MLB Releases Latest CBA Proposal
Key Points:
- Major League Baseball (MLB) has issued its third collective bargaining proposal in three weeks, continuing to push for a salary cap/floor system and significant changes including cuts to the amateur draft, which the Players Association (MLBPA) has firmly rejected.
- Key elements of MLB’s latest proposal include raising the minimum salary for pre-arbitration players to $900K (with a $1 million cap for certain players), allowing free agency after five years for players over 30, eliminating deferred money in contracts, and introducing a "Cornerstone Player" provision similar to the NBA’s Bird Rights.
- The MLBPA strongly opposes the salary cap and contract length limits, viewing them as attempts to suppress player earnings and eliminate free market principles, and has criticized the league’s proposals as misleading and harmful to player rights.
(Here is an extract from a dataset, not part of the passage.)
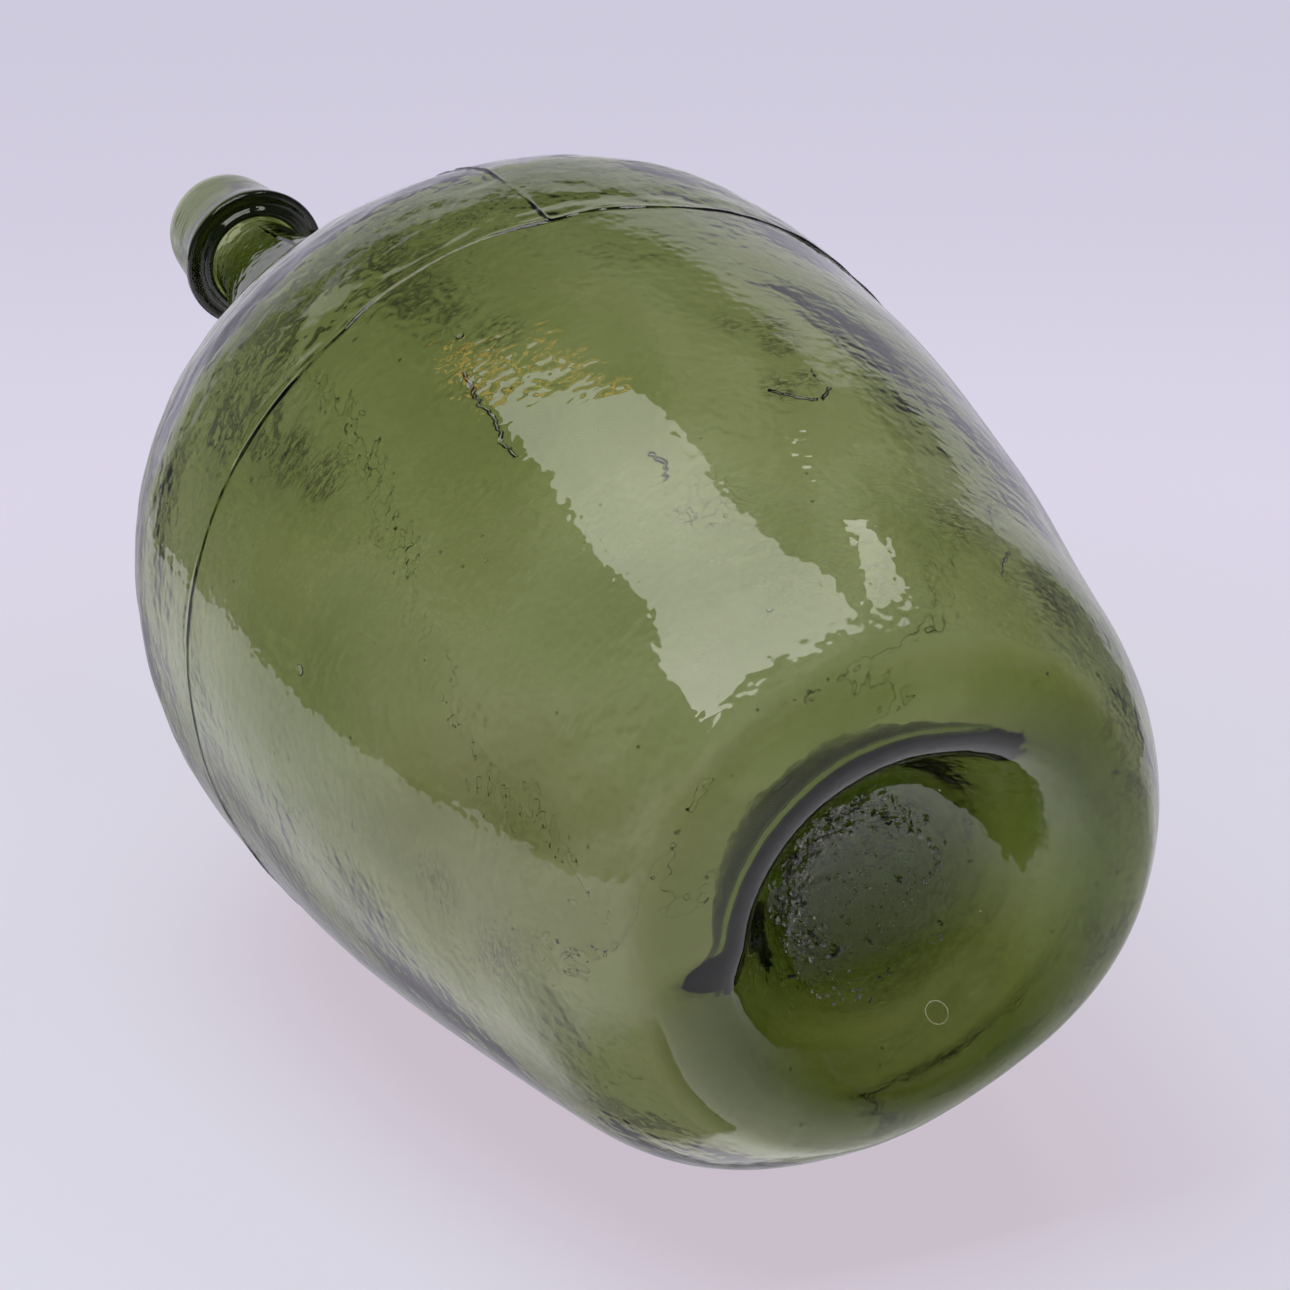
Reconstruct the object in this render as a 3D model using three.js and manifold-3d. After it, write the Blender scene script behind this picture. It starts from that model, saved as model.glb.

- While MLB frames some changes, such as eliminating deferred money and increasing minimum salaries, as player benefits, the union highlights that many of these measures primarily serve owners’ interests in controlling payroll and maximizing profits.
- Both sides remain entrenched in their positions, with the salary cap/floor system as the main sticking point, making meaningful negotiation unlikely in the near term and rendering the recent flurry of proposals more performative than substantive.